Wentworth Institute of Technology

Historian Allison K. Lange is associate professor at the Wentworth Institute of Technology in Boston, where her work explores the intersection of gender and power in US history. For the 19th Amendment centennial, Lange served as Historian for the United States Congress’s Women’s Suffrage Centennial Commission. She also curated exhibitions at the Massachusetts Historical Society and Harvard’s Schlesinger Library, as well as a website for Melinda Gates’ Pivotal Ventures called Truth Be Told: Stories of Black Women’s Fight for the Vote. Professor Lange is the author of the book Picturing Political Power: Images in the Women’s Suffrage Movement.

 

Overview

We often hear about the founding fathers of the United States, but we don’t hear nearly enough about the founding mothers.

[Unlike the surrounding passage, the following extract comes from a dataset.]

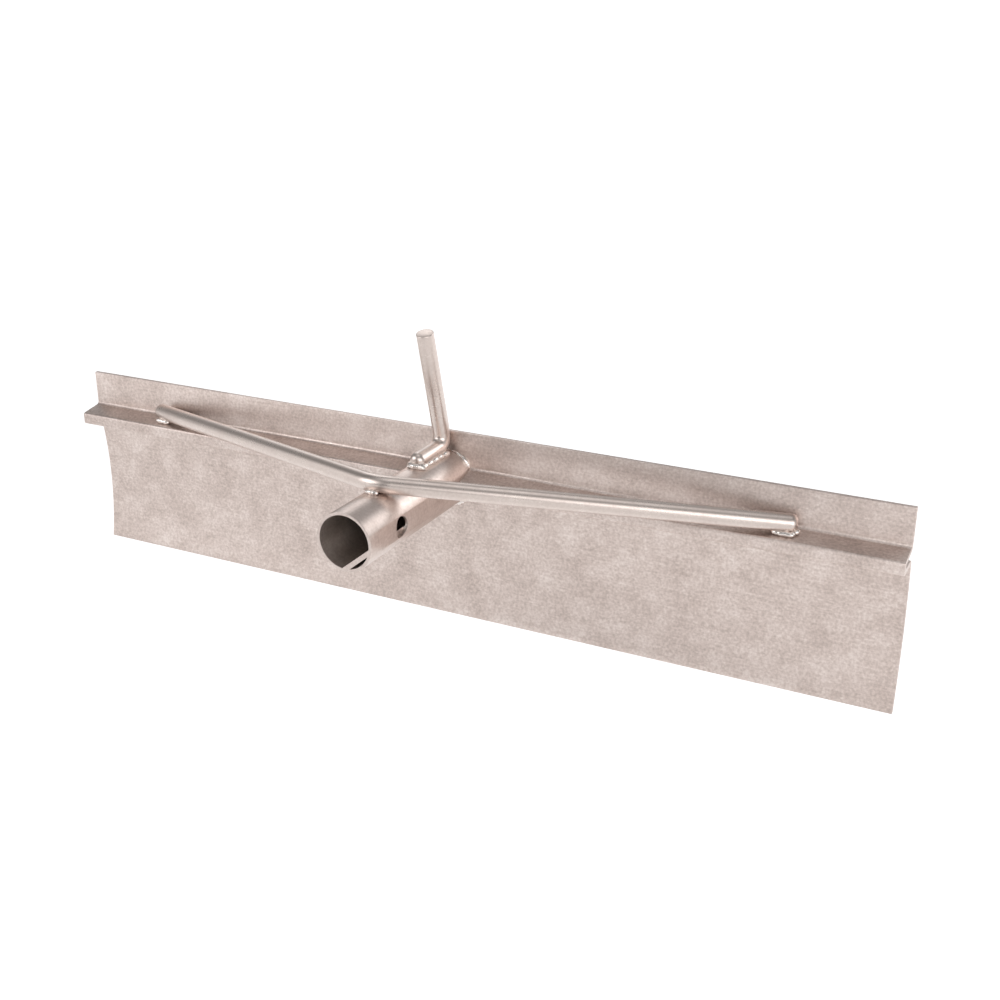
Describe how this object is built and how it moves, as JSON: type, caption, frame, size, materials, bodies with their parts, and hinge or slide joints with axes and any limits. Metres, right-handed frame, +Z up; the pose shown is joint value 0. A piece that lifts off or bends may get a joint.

Yet George Washington might never have become the first president if he had not married Martha, who was a wealthy widow when they met. Martha Washington facilitated her husband’s rise to power, created the job of the first lady, and set the tone for the political gatherings she hosted for local and international officials. After her death, she became an icon who represented the ideal woman for many Americans: a woman who hosted her husband’s political gatherings and not one who demanded equal rights. Washington and her portrait were so popular that she became the first–and as of April 2022–the only woman who has ever appeared on US paper currency. Together, we will learn how Martha Washington and her legacy shaped the nation.

 

Recommended Reading:

First Ladies of the Republic: Martha Washington, Abigail Adams, Dolley Madison, and the Creation of an Iconic American Role, by Jeanne E. Abrams

You Never Forget Your First: A Biography of George Washington, by Alexis Coe

Picturing Political Power: Images in the Women’s Suffrage Movement, by Allison Lange

(Note the chapter: “Dominant Images of Gender and Power in Antebellum America”)

 

Discussion Questions:

  1. What role do you think Martha Washington played in the nation’s founding?
  2. Why do you think Washington became so iconic during the late nineteenth century?
  3. How does your understanding of Washington compare to the ways that nineteenth-century Americans thought of her?